> **WORK TO COMPLETE**
Print the listing below exactly.

— begin —

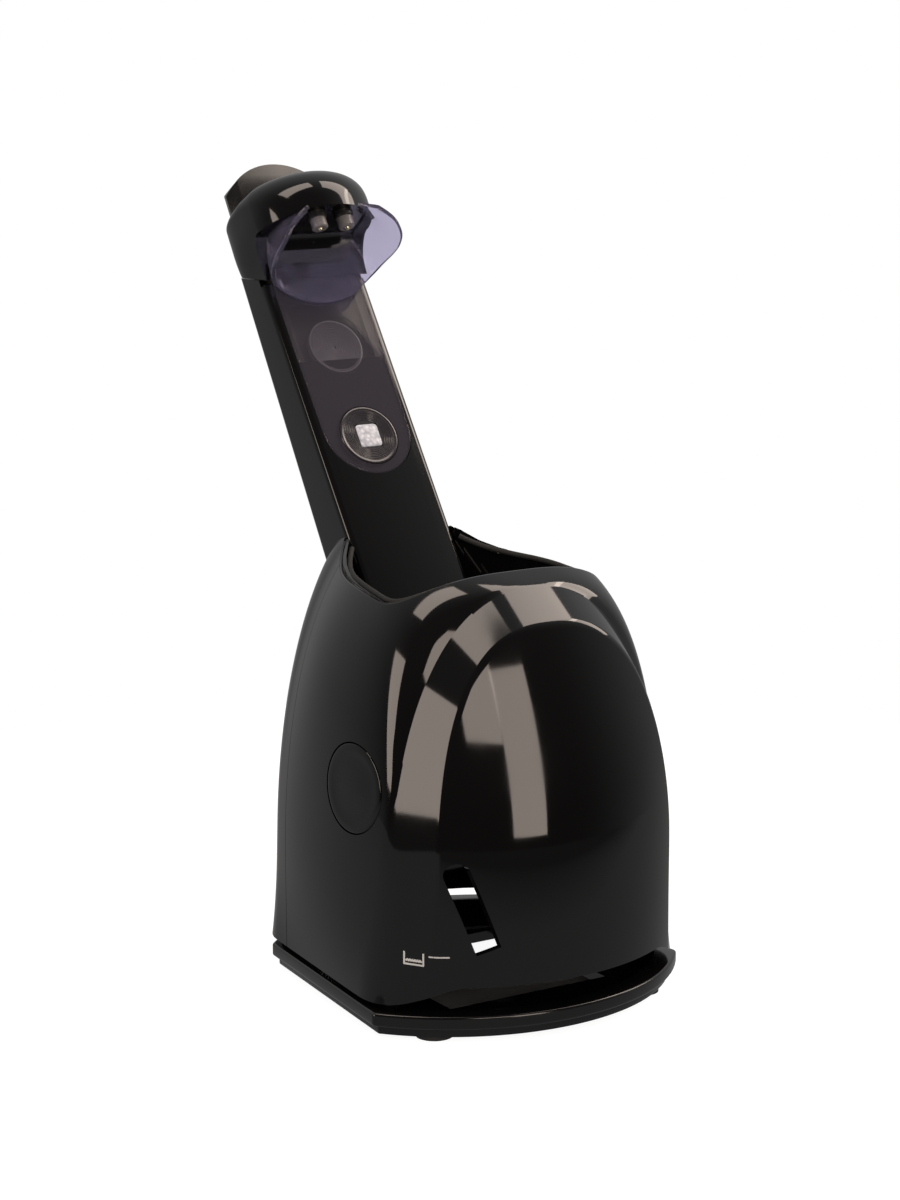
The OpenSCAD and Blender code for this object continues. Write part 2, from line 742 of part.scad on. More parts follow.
// Inlet for the supply lead, set into the rear wall
module power_socket() color("#151414") {
    y = base_rear - 0.8;
    translate([0, y, socket_z]) difference() {
        translate([-socket_w / 2, -socket_back, -socket_h / 2]) cube([socket_w, socket_back, socket_h]);
        for (x = [-pin_pitch, pin_pitch]) translate([x, 1, 0]) rotate([90, 0, 0]) {
            cylinder(d = 8, h = 11, $fn = 48);
            cylinder(d = 2.4, h = 20, $fn = 32);
        }
        translate([-pin_pitch, -10, -4]) cube([2 * pin_pitch, 12, 8]);
    }
    translate([-4, board_y[1] - 4, board_z + board_t + snug]) cube([8, 4, 6]);
    translate([-4, y - socket_back - 3, board_z + board_t + snug]) cube([8, 3 + eps, socket_z - board_z - 4]);
    translate([-4, board_y[1] - 4, board_z + board_t + snug])
        cube([8, y - socket_back - board_y[1] + 4, 2]);
}

module socket_pins() color("gold") {
    for (x = [-pin_pitch, pin_pitch]) translate([x, base_rear - 3, socket_z]) rotate([90, 0, 0])
        cylinder(d = 2.2, h = 11.5, $fn = 32);
}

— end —

> **COMPLETE ANSWER**
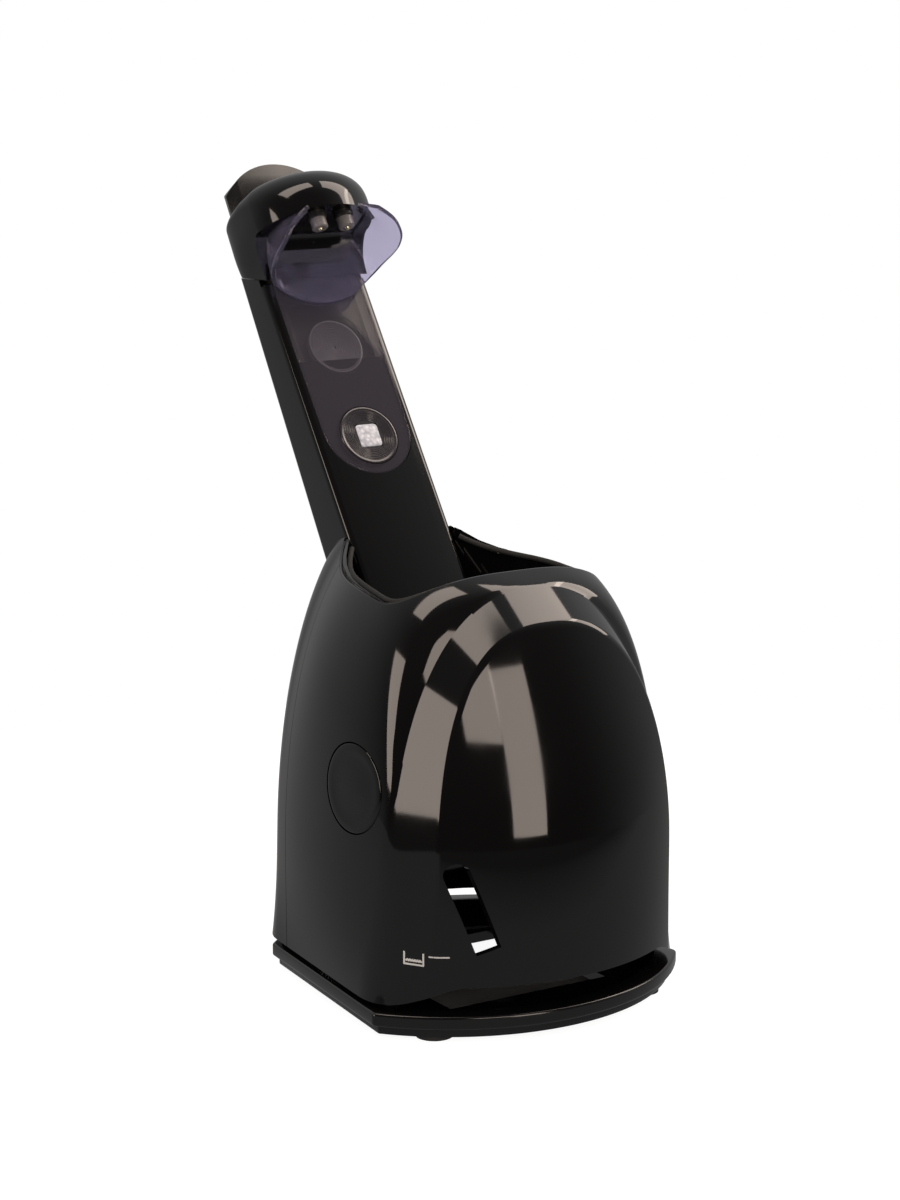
The OpenSCAD and Blender code for this object continues. Write part 2, from line 742 of part.scad on. More parts follow.
// Inlet for the supply lead, set into the rear wall
module power_socket() color("#151414") {
    y = base_rear - 0.8;
    translate([0, y, socket_z]) difference() {
        translate([-socket_w / 2, -socket_back, -socket_h / 2]) cube([socket_w, socket_back, socket_h]);
        for (x = [-pin_pitch, pin_pitch]) translate([x, 1, 0]) rotate([90, 0, 0]) {
            cylinder(d = 8, h = 11, $fn = 48);
            cylinder(d = 2.4, h = 20, $fn = 32);
        }
        translate([-pin_pitch, -10, -4]) cube([2 * pin_pitch, 12, 8]);
    }
    translate([-4, board_y[1] - 4, board_z + board_t + snug]) cube([8, 4, 6]);
    translate([-4, y - socket_back - 3, board_z + board_t + snug]) cube([8, 3 + eps, socket_z - board_z - 4]);
    translate([-4, board_y[1] - 4, board_z + board_t + snug])
        cube([8, y - socket_back - board_y[1] + 4, 2]);
}

module socket_pins() color("gold") {
    for (x = [-pin_pitch, pin_pitch]) translate([x, base_rear - 3, socket_z]) rotate([90, 0, 0])
        cylinder(d = 2.2, h = 11.5, $fn = 32);
}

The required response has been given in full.